■ Exercise objective: Quote every line below exactly as it reads.

■ Data:
________

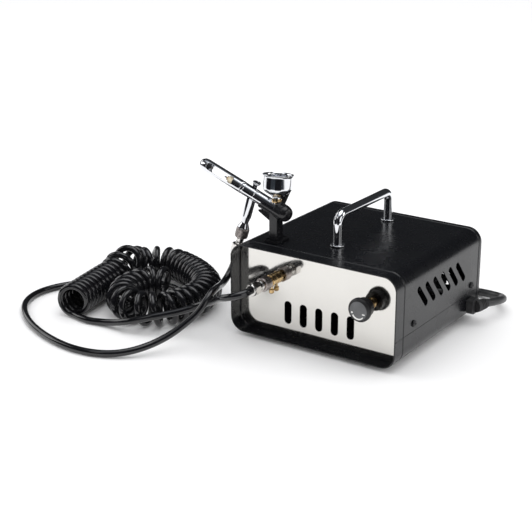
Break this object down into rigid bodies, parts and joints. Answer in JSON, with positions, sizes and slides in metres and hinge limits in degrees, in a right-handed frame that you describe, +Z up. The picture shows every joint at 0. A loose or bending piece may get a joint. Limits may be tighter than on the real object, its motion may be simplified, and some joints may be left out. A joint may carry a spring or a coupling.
{
  "type": "airbrush compressor",
  "caption": "Small piston airbrush compressor: sheet-steel case with carry handle, front air outlet and pressure knob, airbrush in its holder, curly air hose and mains lead with plug.",
  "frame": {"origin": "middle of the footprint of the compressor with its airbrush, at floor level under the feet", "axes": "+X to the case's right seen from the front, -Y to the front (mirror panel, outlet and knob), +Z up; the hoses lie to -X and the mains lead behind at +Y"},
  "size_m": [0.3932, 0.4014, 0.1457],
  "materials": {
    "black_paint": "satin black powder coat",
    "mirror_steel": "mirror-polished stainless steel",
    "chrome": "bright chrome plate",
    "satin_nickel": "satin nickel plate, finely knurled",
    "brass": "bare brass",
    "zinc_steel": "zinc-plated steel",
    "cast_aluminium": "as cast",
    "copper_wire": "enamelled copper wire",
    "black_plastic": "moulded, half gloss",
    "black_rubber": "matt",
    "hose_polyurethane": "glossy",
    "lead_pvc": "satin"
  },
  "bodies": {
    "case": {"top_cover": "black_paint", "bottom_tray": "black_paint", "rear_panel": "black_paint", "front_panel": "mirror_steel", "carry_handle": "chrome", "handle_washer_front": "chrome", "handle_washer_rear": "chrome", "outlet_tail": "chrome", "outlet_hose_nut": "chrome", "airbrush_body": "chrome", "nozzle_cap": "chrome", "airbrush_handle": "chrome", "paint_cup": "chrome", "air_valve_body": "chrome", "brush_tail": "chrome", "brush_hose_nut": "chrome", "outlet_fitting": "brass", "handle_screw_front": "zinc_steel", "handle_screw_rear": "zinc_steel", "holder_screw": "zinc_steel", "motor_stator": "zinc_steel", "motor_bracket": "zinc_steel", "bearing_left": "zinc_steel", "bearing_right": "zinc_steel", "regulator_body": "cast_aluminium", "cylinder": "cast_aluminium", "cylinder_head": "cast_aluminium", "motor_windings": "copper_wire", "side_screw_left_front": "black_plastic", "side_screw_left_rear": "black_plastic", "side_screw_right_front": "black_plastic", "side_screw_right_rear": "black_plastic", "airbrush_holder": "black_plastic", "switch_housing": "black_plastic", "mains_plug": "black_plastic", "rubber_foot_1": "black_rubber", "rubber_foot_2": "black_rubber", "rubber_foot_3": "black_rubber", "rubber_foot_4": "black_rubber", "delivery_tube": "black_rubber", "mains_gland": "black_rubber", "supply_hose": "hose_polyurethane", "curly_hose": "hose_polyurethane", "brush_hose": "hose_polyurethane", "mains_lead": "lead_pvc", "mains_coil": "lead_pvc"},
    "knob": {"pressure_knob": "black_plastic", "regulator_stem": "brass"},
    "outlet_sleeve": {"outlet_sleeve": "satin_nickel"},
    "brush_sleeve": {"brush_sleeve": "satin_nickel"},
    "bleed_screw": {"bleed_screw": "brass"},
    "air_piston": {"air_valve_piston": "brass"},
    "trigger": {"trigger": "chrome"},
    "needle": {"needle": "zinc_steel", "needle_chuck": "brass"},
    "rotor": {"rotor_shaft": "zinc_steel", "cooling_fan": "black_plastic", "crank": "zinc_steel"},
    "piston": {"piston_rod": "cast_aluminium"},
    "rocker": {"switch_rocker": "black_plastic"}
  },
  "joints": [
    {"name": "knob_turn", "type": "hinge", "parent": "case", "child": "knob", "pos_m": [0.0818, -0.068, 0.0526], "axis": [0, -1, 0], "range_deg": [-135, 135]},
    {"name": "outlet_sleeve_slide", "type": "slide", "parent": "case", "child": "outlet_sleeve", "axis": [0, 1, 0], "range_m": [0, 0.003], "stiffness_N_per_m": 1500, "springref_m": -0.001},
    {"name": "brush_sleeve_slide", "type": "slide", "parent": "case", "child": "brush_sleeve", "axis": [-0.2468, -0.0898, -0.9649], "range_m": [0, 0.003], "stiffness_N_per_m": 1500, "springref_m": -0.001},
    {"name": "bleed_turn", "type": "hinge", "parent": "case", "child": "bleed_screw", "pos_m": [-0.0138, -0.0582, 0.046], "axis": [0, 0, -1], "range_deg": [0, 360]},
    {"name": "air_press", "type": "slide", "parent": "case", "child": "air_piston", "axis": [-0.2468, -0.0898, -0.9649], "range_m": [0, 0.002], "stiffness_N_per_m": 1200, "springref_m": -0.001},
    {"name": "trigger_pull", "type": "hinge", "parent": "air_piston", "child": "trigger", "pos_m": [-0.05021, -0.03455, 0.11966], "axis": [-0.1753, -0.9751, 0.1356], "range_deg": [0, 20]},
    {"name": "needle_slide", "type": "slide", "parent": "case", "child": "needle", "axis": [-0.9531, 0.2026, 0.225], "range_m": [0, 0.003], "stiffness_N_per_m": 400, "springref_m": -0.0012},
    {"name": "rotor_spin", "type": "hinge", "parent": "case", "child": "rotor", "pos_m": [0.0541, 0.0243, 0.044], "axis": [1, 0, 0], "continuous": true},
    {"name": "piston_swing", "type": "hinge", "parent": "rotor", "child": "piston", "pos_m": [0.0046, 0.0243, 0.0465], "axis": [1, 0, 0], "continuous": true},
    {"name": "switch_rock", "type": "hinge", "parent": "case", "child": "rocker", "pos_m": [-0.0109, 0.0795, 0.054], "axis": [0, 0, 1], "range_deg": [-18, 0]}
  ],
  "couplings": [
    {"joint": "trigger_pull", "follows": "needle_slide", "rad_per_m": 116.35},
    {"joint": "piston_swing", "follows": "rotor_spin", "ratio": -1}
  ]
}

________

■ Worked answer:
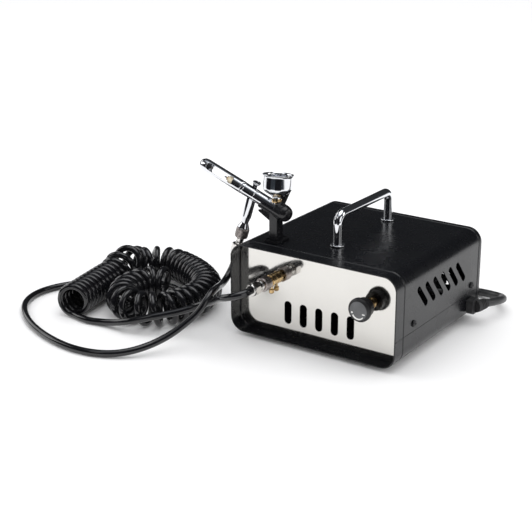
Break this object down into rigid bodies, parts and joints. Answer in JSON, with positions, sizes and slides in metres and hinge limits in degrees, in a right-handed frame that you describe, +Z up. The picture shows every joint at 0. A loose or bending piece may get a joint. Limits may be tighter than on the real object, its motion may be simplified, and some joints may be left out. A joint may carry a spring or a coupling.
{
  "type": "airbrush compressor",
  "caption": "Small piston airbrush compressor: sheet-steel case with carry handle, front air outlet and pressure knob, airbrush in its holder, curly air hose and mains lead with plug.",
  "frame": {"origin": "middle of the footprint of the compressor with its airbrush, at floor level under the feet", "axes": "+X to the case's right seen from the front, -Y to the front (mirror panel, outlet and knob), +Z up; the hoses lie to -X and the mains lead behind at +Y"},
  "size_m": [0.3932, 0.4014, 0.1457],
  "materials": {
    "black_paint": "satin black powder coat",
    "mirror_steel": "mirror-polished stainless steel",
    "chrome": "bright chrome plate",
    "satin_nickel": "satin nickel plate, finely knurled",
    "brass": "bare brass",
    "zinc_steel": "zinc-plated steel",
    "cast_aluminium": "as cast",
    "copper_wire": "enamelled copper wire",
    "black_plastic": "moulded, half gloss",
    "black_rubber": "matt",
    "hose_polyurethane": "glossy",
    "lead_pvc": "satin"
  },
  "bodies": {
    "case": {"top_cover": "black_paint", "bottom_tray": "black_paint", "rear_panel": "black_paint", "front_panel": "mirror_steel", "carry_handle": "chrome", "handle_washer_front": "chrome", "handle_washer_rear": "chrome", "outlet_tail": "chrome", "outlet_hose_nut": "chrome", "airbrush_body": "chrome", "nozzle_cap": "chrome", "airbrush_handle": "chrome", "paint_cup": "chrome", "air_valve_body": "chrome", "brush_tail": "chrome", "brush_hose_nut": "chrome", "outlet_fitting": "brass", "handle_screw_front": "zinc_steel", "handle_screw_rear": "zinc_steel", "holder_screw": "zinc_steel", "motor_stator": "zinc_steel", "motor_bracket": "zinc_steel", "bearing_left": "zinc_steel", "bearing_right": "zinc_steel", "regulator_body": "cast_aluminium", "cylinder": "cast_aluminium", "cylinder_head": "cast_aluminium", "motor_windings": "copper_wire", "side_screw_left_front": "black_plastic", "side_screw_left_rear": "black_plastic", "side_screw_right_front": "black_plastic", "side_screw_right_rear": "black_plastic", "airbrush_holder": "black_plastic", "switch_housing": "black_plastic", "mains_plug": "black_plastic", "rubber_foot_1": "black_rubber", "rubber_foot_2": "black_rubber", "rubber_foot_3": "black_rubber", "rubber_foot_4": "black_rubber", "delivery_tube": "black_rubber", "mains_gland": "black_rubber", "supply_hose": "hose_polyurethane", "curly_hose": "hose_polyurethane", "brush_hose": "hose_polyurethane", "mains_lead": "lead_pvc", "mains_coil": "lead_pvc"},
    "knob": {"pressure_knob": "black_plastic", "regulator_stem": "brass"},
    "outlet_sleeve": {"outlet_sleeve": "satin_nickel"},
    "brush_sleeve": {"brush_sleeve": "satin_nickel"},
    "bleed_screw": {"bleed_screw": "brass"},
    "air_piston": {"air_valve_piston": "brass"},
    "trigger": {"trigger": "chrome"},
    "needle": {"needle": "zinc_steel", "needle_chuck": "brass"},
    "rotor": {"rotor_shaft": "zinc_steel", "cooling_fan": "black_plastic", "crank": "zinc_steel"},
    "piston": {"piston_rod": "cast_aluminium"},
    "rocker": {"switch_rocker": "black_plastic"}
  },
  "joints": [
    {"name": "knob_turn", "type": "hinge", "parent": "case", "child": "knob", "pos_m": [0.0818, -0.068, 0.0526], "axis": [0, -1, 0], "range_deg": [-135, 135]},
    {"name": "outlet_sleeve_slide", "type": "slide", "parent": "case", "child": "outlet_sleeve", "axis": [0, 1, 0], "range_m": [0, 0.003], "stiffness_N_per_m": 1500, "springref_m": -0.001},
    {"name": "brush_sleeve_slide", "type": "slide", "parent": "case", "child": "brush_sleeve", "axis": [-0.2468, -0.0898, -0.9649], "range_m": [0, 0.003], "stiffness_N_per_m": 1500, "springref_m": -0.001},
    {"name": "bleed_turn", "type": "hinge", "parent": "case", "child": "bleed_screw", "pos_m": [-0.0138, -0.0582, 0.046], "axis": [0, 0, -1], "range_deg": [0, 360]},
    {"name": "air_press", "type": "slide", "parent": "case", "child": "air_piston", "axis": [-0.2468, -0.0898, -0.9649], "range_m": [0, 0.002], "stiffness_N_per_m": 1200, "springref_m": -0.001},
    {"name": "trigger_pull", "type": "hinge", "parent": "air_piston", "child": "trigger", "pos_m": [-0.05021, -0.03455, 0.11966], "axis": [-0.1753, -0.9751, 0.1356], "range_deg": [0, 20]},
    {"name": "needle_slide", "type": "slide", "parent": "case", "child": "needle", "axis": [-0.9531, 0.2026, 0.225], "range_m": [0, 0.003], "stiffness_N_per_m": 400, "springref_m": -0.0012},
    {"name": "rotor_spin", "type": "hinge", "parent": "case", "child": "rotor", "pos_m": [0.0541, 0.0243, 0.044], "axis": [1, 0, 0], "continuous": true},
    {"name": "piston_swing", "type": "hinge", "parent": "rotor", "child": "piston", "pos_m": [0.0046, 0.0243, 0.0465], "axis": [1, 0, 0], "continuous": true},
    {"name": "switch_rock", "type": "hinge", "parent": "case", "child": "rocker", "pos_m": [-0.0109, 0.0795, 0.054], "axis": [0, 0, 1], "range_deg": [-18, 0]}
  ],
  "couplings": [
    {"joint": "trigger_pull", "follows": "needle_slide", "rad_per_m": 116.35},
    {"joint": "piston_swing", "follows": "rotor_spin", "ratio": -1}
  ]
}